__EXERCISE AIM__:
Extract the complete listing and repeat it word for word.

═════ ENTRIES PROVIDED

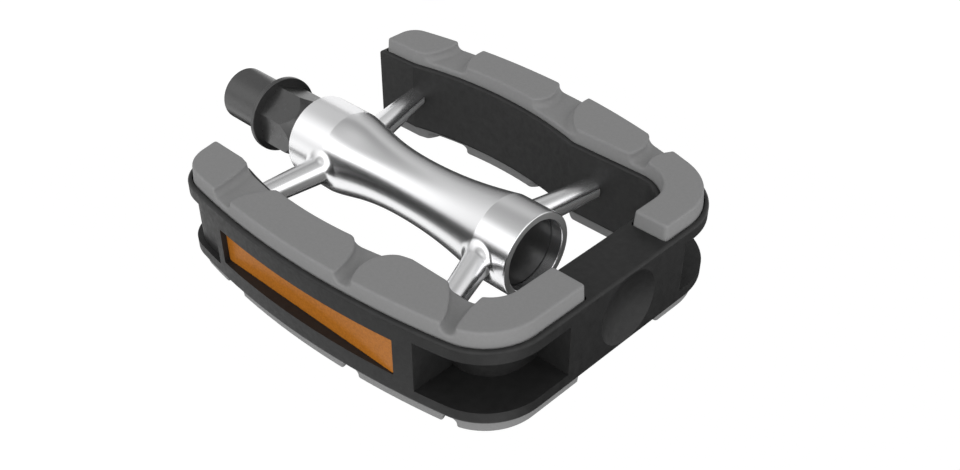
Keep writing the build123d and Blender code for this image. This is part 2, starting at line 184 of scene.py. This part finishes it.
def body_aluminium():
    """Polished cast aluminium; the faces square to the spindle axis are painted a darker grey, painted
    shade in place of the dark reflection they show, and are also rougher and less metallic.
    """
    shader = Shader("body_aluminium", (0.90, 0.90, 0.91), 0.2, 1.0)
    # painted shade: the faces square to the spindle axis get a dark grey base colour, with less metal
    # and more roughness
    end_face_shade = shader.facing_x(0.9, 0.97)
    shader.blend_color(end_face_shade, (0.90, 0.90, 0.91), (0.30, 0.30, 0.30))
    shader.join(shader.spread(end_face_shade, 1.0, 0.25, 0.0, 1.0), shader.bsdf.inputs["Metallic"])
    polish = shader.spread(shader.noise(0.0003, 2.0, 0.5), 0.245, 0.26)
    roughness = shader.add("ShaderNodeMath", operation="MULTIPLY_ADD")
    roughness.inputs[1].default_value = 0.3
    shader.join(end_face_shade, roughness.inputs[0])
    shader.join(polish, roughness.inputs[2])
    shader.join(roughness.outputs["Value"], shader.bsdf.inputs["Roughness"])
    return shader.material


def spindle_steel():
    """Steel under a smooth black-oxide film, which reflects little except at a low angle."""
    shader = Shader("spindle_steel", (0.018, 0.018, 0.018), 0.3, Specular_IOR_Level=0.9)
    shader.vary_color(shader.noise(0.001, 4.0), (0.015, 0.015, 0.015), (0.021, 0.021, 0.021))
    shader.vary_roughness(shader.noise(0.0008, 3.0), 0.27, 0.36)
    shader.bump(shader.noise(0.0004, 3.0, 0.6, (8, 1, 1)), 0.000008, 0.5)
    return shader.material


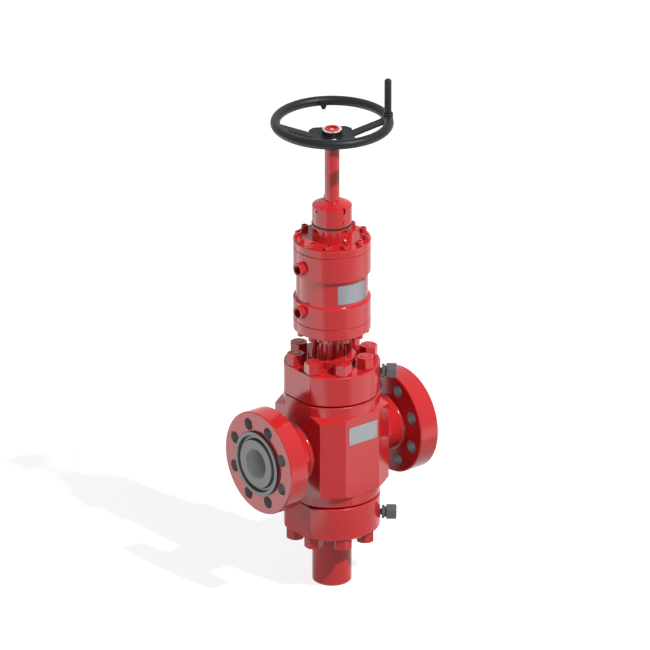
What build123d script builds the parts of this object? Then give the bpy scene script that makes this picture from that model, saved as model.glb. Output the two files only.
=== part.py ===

══════════

__RESPONSE TO THIS TASK__:
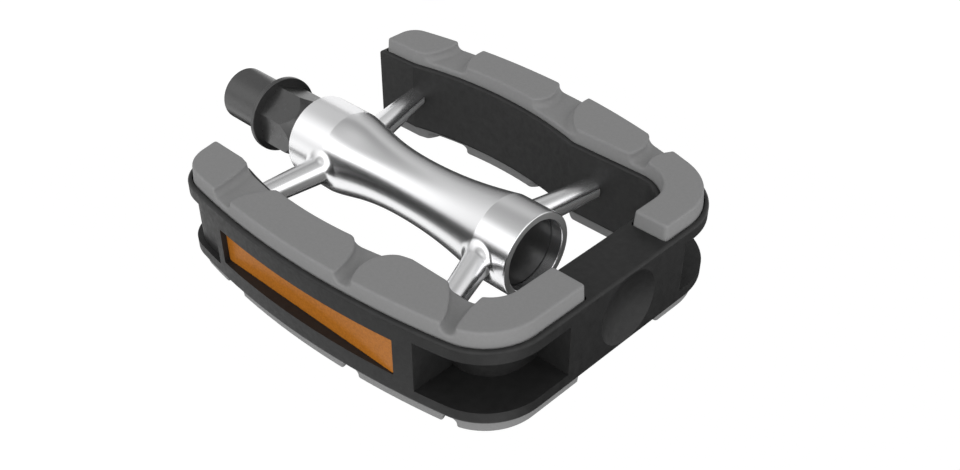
Keep writing the build123d and Blender code for this image. This is part 2, starting at line 184 of scene.py. This part finishes it.
def body_aluminium():
    """Polished cast aluminium; the faces square to the spindle axis are painted a darker grey, painted
    shade in place of the dark reflection they show, and are also rougher and less metallic.
    """
    shader = Shader("body_aluminium", (0.90, 0.90, 0.91), 0.2, 1.0)
    # painted shade: the faces square to the spindle axis get a dark grey base colour, with less metal
    # and more roughness
    end_face_shade = shader.facing_x(0.9, 0.97)
    shader.blend_color(end_face_shade, (0.90, 0.90, 0.91), (0.30, 0.30, 0.30))
    shader.join(shader.spread(end_face_shade, 1.0, 0.25, 0.0, 1.0), shader.bsdf.inputs["Metallic"])
    polish = shader.spread(shader.noise(0.0003, 2.0, 0.5), 0.245, 0.26)
    roughness = shader.add("ShaderNodeMath", operation="MULTIPLY_ADD")
    roughness.inputs[1].default_value = 0.3
    shader.join(end_face_shade, roughness.inputs[0])
    shader.join(polish, roughness.inputs[2])
    shader.join(roughness.outputs["Value"], shader.bsdf.inputs["Roughness"])
    return shader.material


def spindle_steel():
    """Steel under a smooth black-oxide film, which reflects little except at a low angle."""
    shader = Shader("spindle_steel", (0.018, 0.018, 0.018), 0.3, Specular_IOR_Level=0.9)
    shader.vary_color(shader.noise(0.001, 4.0), (0.015, 0.015, 0.015), (0.021, 0.021, 0.021))
    shader.vary_roughness(shader.noise(0.0008, 3.0), 0.27, 0.36)
    shader.bump(shader.noise(0.0004, 3.0, 0.6, (8, 1, 1)), 0.000008, 0.5)
    return shader.material


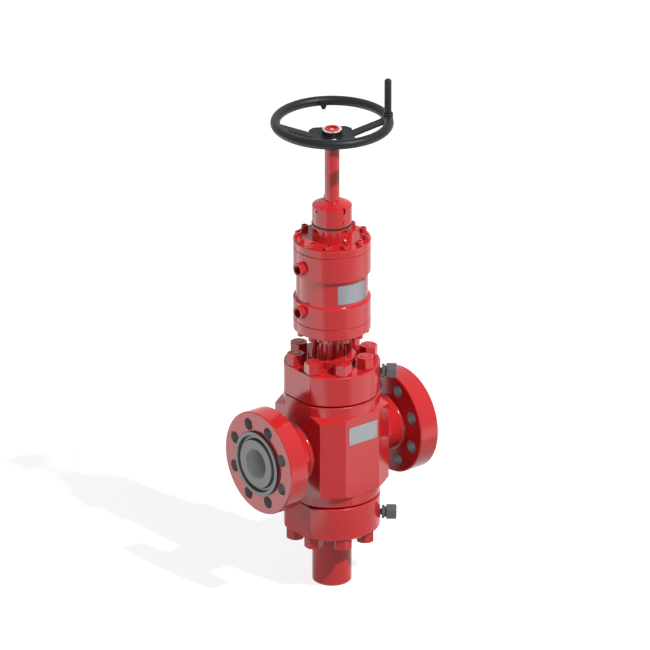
What build123d script builds the parts of this object? Then give the bpy scene script that makes this picture from that model, saved as model.glb. Output the two files only.
=== part.py ===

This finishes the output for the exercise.